The Association cited an example from May, Nasdaq OMX Stockholm provided a certificate for trading which tracks the performance of bitcoin but traded in a traditional currency, the Swedish Krona. This instrument was the Bitcoin Tracker One, the predecessor of the newer, similar product, Bitcoin Tracker EUR. ESCDA stated that Euroclear Sweden settled this certificate like any other security.

As for the role of CSDs, in the event of the blockchain technology being used for settlement, the Association believes there is currently no good replacement for the traditional ways of settlement.

“In the absence of a ‘central register’ of investors, information on the holders of virtual currency assets is stored as part of the blockchain. This is not directly comparable to the notary and registration functions performed by CSDs, which are essential to maintain the integrity of the issue.”

While understanding that individual "miners" are collectively responsible for validating transaction data, ESCDA asserted that “there is no legal entity bearing responsibility for reconciling individual holdings with the number of total assets having been issued.” There is no management of potential discrepancies, which could “present a serious weakness in terms of investor protection.”

“The ‘safekeeping’ of virtual currency assets is done through accounts maintained in IT servers, without any ‘depositary’ entity being responsible for the central maintenance of these accounts.
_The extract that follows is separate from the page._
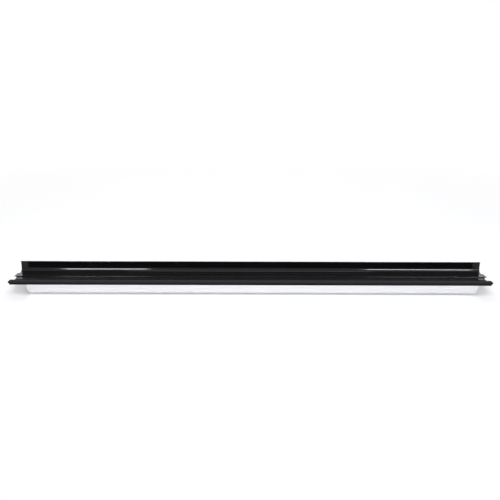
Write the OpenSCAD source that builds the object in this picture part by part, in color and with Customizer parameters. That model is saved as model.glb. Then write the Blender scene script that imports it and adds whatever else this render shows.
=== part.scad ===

In this context, the protection afforded to investor assets by CSDs’ liability regime does not apply.”

Over in the US, the Depository Trust & Clearing Corporation (DTCC), a post-trade, clearing and settlement services company, has also been keeping an eye on blockchain technology. Michael Bodson, DTCC President and CEO explained that there are challenges to leveraging this new technology on a large scale, such as “guaranteeing strong investor protection rules, resiliency of systems, transparency, liquidity and proven capacity for processing very high volumes.”

Michael Bodson“The technology is intriguing and we are actively evaluating potential applications related to post-trade processing, but we cannot lose sight of the fact that market infrastructures have developed in order to not only lower costs but also to protect the stability and integrity of the marketplace and the system as a whole.”
— – Michael Bodson, DTCC President and CEO

Independently, the SWIFT Institute has also been investigating the blockchain’s impact on securities transactions. Swift, whose membership includes more than 10,800 banking organisations, securities institutions, and corporate customers in over 200 countries, recognized that the idea behind using the blockchain is the opposite of the current post-trade clearing and transaction model.

SWIFT Logo“In the securities transaction lifecycle, post-trade clearing and settlement is slow and expensive, involving many actors including global and local / sub custodians, central counterparties (CCPs) and central securities depositories (CSDs)… Blockchain and the distributed ledger have the ability to securely and transparently move securities in seconds or minutes, with automatic clearing and settlement upon trade execution.”
— – The SWIFT Institute

More and more of the companies and organizations who seem most likely to be disrupted by Bitcoin are trying to understand it. Only time will tell who will be left standing.